Wednesday, May 02, 2018

American Book Review

I'm pleased to contribute a review of Julian Barnes' novel The Noise of Time to the new issue of American Book Review. My review appears in the special section on biographical fiction guest edited by Michael Lackey.

A snippet:
There survive a few minutes of film footage from 1974 Leningrad. Dmitri Shostakovich, 68 years old—his pale, nerve-wracked face sunken behind bulky black glasses—watches a rehearsal of his opera “The Nose,” a work suppressed in Soviet Russia for nearly half a century. He is a man aged beyond his own years (and he will be dead within twelve months). The camera holds him in close-up. Off-screen, the orchestra plays, the singers sing out, while the music—the inflection of every note—trembles visibly across the composer’s face. He shifts in his seat but the camera clings to him. His mouth and chin quiver uncontrollably. The tendons seem to spasm in his neck. He’s agitated, at points almost gasping. He’s in agony.
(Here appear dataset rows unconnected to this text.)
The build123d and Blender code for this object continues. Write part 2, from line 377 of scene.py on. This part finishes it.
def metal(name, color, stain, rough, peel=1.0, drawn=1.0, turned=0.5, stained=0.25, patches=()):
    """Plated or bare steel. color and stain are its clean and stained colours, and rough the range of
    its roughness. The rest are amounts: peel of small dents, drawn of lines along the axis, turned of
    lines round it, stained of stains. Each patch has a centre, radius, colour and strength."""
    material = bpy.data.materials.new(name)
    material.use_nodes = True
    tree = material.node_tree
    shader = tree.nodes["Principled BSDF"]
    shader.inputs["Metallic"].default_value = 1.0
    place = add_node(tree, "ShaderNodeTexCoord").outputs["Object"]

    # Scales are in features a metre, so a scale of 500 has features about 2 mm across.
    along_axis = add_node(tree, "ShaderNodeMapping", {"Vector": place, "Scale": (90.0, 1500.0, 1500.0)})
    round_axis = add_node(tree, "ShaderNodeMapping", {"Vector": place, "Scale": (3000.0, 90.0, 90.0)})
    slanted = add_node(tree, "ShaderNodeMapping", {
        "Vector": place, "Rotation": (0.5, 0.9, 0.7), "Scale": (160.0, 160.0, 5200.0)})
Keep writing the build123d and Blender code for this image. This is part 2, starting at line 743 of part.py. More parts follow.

He’s awash in pleasure. His eyes, hooded for decades and no longer capable of shedding tears, never leave the stage. Finally, finally, this music has its freedom—but Shostakovich the man and artist has never been free.
Reverse the footage. Watch it again. Is this the image of one soul’s tragedy, or its consolation? Has the poor man triumphed at last, or is there some level of suffering beyond which no triumph is possible? In The Noise of Time, his new biographical novel of Shostakovich, Julian Barnes takes up questions like these.